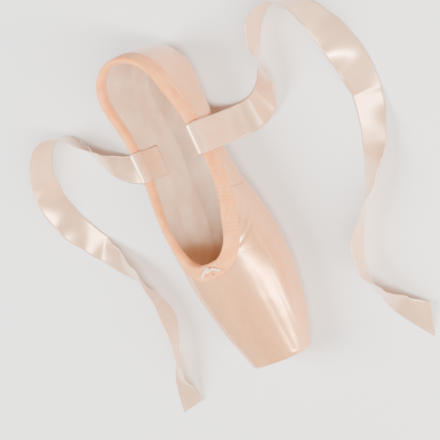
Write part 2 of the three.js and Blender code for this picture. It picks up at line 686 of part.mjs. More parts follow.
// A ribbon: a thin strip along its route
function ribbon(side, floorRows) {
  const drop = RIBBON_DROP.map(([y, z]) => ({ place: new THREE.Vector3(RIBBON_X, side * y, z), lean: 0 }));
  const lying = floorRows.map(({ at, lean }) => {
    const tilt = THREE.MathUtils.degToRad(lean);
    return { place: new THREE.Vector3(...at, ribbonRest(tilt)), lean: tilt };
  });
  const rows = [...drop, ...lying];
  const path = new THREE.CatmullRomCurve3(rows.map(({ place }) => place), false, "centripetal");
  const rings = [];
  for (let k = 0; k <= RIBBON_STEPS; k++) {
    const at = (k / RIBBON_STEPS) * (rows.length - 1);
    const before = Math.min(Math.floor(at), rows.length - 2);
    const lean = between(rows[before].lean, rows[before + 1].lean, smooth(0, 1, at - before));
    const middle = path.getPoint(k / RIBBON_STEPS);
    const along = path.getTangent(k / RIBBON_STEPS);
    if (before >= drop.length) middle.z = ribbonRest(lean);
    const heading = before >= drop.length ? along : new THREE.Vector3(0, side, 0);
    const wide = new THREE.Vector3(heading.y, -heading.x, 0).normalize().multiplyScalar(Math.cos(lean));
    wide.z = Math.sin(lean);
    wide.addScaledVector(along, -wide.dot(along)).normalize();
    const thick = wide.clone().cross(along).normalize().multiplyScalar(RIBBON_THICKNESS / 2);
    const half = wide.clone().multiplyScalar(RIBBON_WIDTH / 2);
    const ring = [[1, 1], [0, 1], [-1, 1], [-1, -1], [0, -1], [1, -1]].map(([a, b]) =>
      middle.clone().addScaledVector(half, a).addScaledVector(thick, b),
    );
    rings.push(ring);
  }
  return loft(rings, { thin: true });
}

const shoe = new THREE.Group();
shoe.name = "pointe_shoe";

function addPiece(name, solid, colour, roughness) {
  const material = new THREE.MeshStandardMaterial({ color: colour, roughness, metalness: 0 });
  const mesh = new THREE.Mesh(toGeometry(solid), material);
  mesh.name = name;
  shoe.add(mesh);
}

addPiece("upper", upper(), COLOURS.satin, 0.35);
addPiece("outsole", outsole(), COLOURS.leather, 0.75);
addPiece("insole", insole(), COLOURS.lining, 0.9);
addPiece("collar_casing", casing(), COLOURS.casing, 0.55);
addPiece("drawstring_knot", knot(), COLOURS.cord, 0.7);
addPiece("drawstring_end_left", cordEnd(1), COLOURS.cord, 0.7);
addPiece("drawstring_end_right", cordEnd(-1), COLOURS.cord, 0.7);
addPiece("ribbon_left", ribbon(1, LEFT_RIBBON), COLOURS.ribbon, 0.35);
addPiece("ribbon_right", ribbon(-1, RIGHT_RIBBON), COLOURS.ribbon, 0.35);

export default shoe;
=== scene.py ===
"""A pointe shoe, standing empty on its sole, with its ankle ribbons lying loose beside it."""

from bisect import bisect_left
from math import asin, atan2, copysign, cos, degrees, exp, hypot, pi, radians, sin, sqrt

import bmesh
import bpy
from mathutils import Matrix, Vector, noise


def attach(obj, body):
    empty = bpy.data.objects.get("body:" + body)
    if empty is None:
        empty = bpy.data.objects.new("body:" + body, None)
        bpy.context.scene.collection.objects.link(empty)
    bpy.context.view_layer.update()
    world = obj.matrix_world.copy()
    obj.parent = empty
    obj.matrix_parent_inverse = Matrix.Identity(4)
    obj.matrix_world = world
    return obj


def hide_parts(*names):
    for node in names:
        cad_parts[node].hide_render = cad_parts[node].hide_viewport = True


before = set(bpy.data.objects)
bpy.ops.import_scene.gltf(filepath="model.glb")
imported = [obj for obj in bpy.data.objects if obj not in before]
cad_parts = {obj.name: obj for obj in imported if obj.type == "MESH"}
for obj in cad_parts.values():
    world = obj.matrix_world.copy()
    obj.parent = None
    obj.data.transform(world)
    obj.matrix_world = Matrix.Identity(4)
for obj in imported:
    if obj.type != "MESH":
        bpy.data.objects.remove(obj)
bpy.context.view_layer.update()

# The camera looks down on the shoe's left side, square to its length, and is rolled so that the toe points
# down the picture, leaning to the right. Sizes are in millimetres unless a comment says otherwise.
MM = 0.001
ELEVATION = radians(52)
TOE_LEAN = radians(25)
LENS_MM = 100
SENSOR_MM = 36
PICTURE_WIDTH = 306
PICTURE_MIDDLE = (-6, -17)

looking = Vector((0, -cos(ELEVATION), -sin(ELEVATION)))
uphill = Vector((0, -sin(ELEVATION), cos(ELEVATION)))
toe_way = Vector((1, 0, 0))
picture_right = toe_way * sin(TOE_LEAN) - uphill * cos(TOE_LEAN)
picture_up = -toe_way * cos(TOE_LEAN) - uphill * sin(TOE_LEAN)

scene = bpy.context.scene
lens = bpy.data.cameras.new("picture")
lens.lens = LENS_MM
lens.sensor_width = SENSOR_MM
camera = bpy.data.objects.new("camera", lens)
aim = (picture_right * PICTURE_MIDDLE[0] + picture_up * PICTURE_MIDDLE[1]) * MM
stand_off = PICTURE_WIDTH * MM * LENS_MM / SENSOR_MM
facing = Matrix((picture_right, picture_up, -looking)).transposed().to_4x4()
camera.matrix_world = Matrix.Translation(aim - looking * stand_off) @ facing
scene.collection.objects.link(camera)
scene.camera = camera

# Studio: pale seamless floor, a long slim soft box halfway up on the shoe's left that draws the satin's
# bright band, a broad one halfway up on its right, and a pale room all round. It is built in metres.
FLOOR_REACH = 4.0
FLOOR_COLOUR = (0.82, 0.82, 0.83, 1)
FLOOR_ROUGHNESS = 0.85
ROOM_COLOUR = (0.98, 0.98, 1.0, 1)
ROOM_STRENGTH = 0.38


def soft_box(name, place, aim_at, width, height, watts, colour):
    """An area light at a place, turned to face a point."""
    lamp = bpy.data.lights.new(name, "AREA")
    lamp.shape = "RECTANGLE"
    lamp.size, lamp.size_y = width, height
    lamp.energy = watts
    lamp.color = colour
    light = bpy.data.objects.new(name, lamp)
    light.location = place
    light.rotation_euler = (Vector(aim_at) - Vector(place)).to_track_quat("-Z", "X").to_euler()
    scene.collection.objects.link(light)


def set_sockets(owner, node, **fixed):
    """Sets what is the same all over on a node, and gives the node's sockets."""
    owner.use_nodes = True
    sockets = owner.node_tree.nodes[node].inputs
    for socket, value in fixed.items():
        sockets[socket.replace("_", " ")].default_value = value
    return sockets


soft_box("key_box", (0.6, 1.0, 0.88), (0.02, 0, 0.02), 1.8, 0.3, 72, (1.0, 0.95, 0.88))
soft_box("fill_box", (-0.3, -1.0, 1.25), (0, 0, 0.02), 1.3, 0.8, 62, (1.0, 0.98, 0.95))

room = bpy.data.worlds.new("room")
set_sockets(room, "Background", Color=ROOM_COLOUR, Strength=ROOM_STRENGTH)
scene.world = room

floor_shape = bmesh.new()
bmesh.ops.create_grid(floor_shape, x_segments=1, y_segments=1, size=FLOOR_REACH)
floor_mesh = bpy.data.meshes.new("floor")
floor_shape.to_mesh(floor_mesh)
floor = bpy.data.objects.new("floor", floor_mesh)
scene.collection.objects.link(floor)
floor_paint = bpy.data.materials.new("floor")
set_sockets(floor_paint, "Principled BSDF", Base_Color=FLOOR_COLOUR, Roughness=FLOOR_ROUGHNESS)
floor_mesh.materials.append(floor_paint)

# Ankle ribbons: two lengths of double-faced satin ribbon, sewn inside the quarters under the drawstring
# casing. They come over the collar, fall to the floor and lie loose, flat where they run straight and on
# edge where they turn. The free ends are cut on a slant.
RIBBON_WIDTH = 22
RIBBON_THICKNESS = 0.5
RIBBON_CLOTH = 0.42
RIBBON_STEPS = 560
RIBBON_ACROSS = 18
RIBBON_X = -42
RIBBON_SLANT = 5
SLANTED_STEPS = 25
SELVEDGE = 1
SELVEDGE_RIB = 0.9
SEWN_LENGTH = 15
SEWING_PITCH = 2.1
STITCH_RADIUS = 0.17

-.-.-

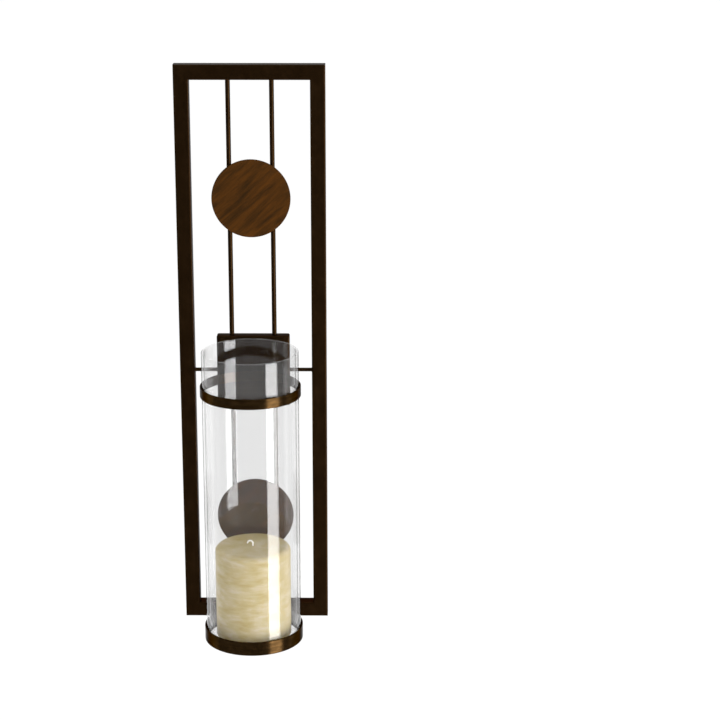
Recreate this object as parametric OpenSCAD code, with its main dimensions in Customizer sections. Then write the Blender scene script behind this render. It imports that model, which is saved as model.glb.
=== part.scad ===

-.-.-

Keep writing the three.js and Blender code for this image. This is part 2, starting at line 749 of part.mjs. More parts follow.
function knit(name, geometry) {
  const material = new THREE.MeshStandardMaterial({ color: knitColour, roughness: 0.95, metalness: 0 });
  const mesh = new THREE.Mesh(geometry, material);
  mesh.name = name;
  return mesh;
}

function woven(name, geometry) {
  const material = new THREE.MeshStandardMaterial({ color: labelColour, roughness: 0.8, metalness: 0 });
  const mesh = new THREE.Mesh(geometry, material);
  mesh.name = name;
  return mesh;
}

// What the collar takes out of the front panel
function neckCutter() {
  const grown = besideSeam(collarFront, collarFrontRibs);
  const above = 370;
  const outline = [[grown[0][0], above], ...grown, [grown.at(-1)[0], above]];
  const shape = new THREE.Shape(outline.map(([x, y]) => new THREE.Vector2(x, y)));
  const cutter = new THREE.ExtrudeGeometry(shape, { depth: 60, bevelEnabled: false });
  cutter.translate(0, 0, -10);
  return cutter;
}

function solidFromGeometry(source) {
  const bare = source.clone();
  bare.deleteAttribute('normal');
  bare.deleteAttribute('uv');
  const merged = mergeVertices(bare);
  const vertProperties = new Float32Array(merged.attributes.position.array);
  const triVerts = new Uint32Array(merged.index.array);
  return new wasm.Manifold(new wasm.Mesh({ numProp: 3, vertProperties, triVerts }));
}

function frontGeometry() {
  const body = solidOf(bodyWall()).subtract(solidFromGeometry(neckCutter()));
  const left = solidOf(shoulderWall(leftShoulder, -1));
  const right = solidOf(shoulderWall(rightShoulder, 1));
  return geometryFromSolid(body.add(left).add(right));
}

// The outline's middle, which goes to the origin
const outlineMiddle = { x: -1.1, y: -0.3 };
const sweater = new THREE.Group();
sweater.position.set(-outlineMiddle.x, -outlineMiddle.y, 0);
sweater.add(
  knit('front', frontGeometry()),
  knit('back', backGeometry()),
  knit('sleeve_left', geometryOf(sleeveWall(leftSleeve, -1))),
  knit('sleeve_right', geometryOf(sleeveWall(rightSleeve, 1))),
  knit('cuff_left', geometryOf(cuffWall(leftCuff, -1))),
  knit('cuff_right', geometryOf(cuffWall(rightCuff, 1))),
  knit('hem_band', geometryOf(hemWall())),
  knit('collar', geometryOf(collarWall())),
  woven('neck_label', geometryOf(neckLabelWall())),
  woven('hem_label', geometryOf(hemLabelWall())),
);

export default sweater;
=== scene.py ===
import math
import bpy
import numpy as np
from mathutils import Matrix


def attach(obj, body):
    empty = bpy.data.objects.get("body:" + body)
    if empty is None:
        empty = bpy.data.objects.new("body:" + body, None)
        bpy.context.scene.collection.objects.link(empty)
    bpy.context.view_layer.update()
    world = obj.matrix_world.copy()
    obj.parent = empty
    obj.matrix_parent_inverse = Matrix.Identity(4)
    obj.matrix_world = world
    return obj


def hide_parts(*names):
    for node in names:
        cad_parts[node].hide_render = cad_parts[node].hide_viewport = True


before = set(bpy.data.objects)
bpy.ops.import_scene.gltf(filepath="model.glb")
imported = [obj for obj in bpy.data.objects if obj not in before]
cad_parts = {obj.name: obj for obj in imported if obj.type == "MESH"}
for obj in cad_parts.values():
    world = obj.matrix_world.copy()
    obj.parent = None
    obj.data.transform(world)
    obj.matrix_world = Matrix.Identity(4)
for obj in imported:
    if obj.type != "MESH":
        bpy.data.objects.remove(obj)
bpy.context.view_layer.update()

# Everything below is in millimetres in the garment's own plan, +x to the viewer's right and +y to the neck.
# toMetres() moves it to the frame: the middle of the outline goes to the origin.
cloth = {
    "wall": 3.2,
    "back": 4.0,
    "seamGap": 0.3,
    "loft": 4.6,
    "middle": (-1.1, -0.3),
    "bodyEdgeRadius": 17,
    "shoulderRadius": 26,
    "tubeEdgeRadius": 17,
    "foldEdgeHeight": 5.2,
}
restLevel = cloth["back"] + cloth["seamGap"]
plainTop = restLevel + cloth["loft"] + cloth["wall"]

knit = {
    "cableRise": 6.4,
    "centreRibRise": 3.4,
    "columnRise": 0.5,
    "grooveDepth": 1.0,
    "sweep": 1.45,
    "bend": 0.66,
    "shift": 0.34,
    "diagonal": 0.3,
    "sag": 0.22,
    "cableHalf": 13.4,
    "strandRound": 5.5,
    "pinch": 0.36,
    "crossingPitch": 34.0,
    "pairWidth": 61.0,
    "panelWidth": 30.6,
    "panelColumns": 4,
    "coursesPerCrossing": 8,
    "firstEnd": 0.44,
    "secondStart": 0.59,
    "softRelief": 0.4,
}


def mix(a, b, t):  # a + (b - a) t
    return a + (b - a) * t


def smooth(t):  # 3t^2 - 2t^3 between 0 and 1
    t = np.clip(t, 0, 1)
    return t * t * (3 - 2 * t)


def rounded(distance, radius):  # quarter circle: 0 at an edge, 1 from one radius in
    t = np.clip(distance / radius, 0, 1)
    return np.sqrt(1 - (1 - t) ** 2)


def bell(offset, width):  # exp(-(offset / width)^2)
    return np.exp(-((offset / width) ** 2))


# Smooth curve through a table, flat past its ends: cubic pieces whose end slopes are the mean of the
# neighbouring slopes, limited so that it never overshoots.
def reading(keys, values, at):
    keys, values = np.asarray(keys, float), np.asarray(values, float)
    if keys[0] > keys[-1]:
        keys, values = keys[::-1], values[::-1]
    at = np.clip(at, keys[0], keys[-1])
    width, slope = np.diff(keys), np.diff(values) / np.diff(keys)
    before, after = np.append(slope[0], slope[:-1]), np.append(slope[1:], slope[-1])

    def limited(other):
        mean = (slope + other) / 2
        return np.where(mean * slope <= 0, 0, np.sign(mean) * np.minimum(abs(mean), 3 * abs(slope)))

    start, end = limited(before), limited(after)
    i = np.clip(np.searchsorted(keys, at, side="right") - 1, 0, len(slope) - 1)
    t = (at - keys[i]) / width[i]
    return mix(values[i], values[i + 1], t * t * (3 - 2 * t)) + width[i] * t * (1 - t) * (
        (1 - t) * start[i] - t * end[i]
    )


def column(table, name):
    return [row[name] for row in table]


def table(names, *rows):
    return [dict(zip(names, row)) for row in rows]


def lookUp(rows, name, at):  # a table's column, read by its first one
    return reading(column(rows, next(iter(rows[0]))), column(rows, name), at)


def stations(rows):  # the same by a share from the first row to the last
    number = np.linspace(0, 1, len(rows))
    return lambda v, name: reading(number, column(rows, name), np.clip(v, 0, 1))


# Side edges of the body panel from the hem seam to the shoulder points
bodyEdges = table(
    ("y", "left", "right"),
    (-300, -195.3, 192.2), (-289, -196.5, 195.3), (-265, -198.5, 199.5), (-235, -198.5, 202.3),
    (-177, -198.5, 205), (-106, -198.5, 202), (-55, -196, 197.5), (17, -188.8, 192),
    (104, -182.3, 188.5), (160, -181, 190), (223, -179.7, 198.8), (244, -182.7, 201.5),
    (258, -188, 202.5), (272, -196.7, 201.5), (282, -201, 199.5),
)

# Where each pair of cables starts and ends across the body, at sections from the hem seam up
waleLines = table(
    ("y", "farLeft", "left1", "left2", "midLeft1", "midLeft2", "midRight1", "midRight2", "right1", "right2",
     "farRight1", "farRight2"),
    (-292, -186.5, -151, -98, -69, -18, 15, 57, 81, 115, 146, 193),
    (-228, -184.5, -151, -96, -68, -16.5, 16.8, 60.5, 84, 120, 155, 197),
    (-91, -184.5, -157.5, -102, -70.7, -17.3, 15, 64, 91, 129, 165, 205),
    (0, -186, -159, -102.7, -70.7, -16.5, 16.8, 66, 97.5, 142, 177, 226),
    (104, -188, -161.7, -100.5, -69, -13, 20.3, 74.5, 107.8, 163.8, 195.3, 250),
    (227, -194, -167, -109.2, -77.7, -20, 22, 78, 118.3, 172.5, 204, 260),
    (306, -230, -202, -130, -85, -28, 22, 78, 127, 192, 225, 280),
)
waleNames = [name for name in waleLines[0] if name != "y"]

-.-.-

# [SET TASK]
Look through the entries above. Extract each line with the word "collection".

# [EXERCISE SOLUTION]
        bpy.context.scene.collection.objects.link(empty)
scene.collection.objects.link(camera)
    scene.collection.objects.link(light)
scene.collection.objects.link(floor)
        bpy.context.scene.collection.objects.link(empty)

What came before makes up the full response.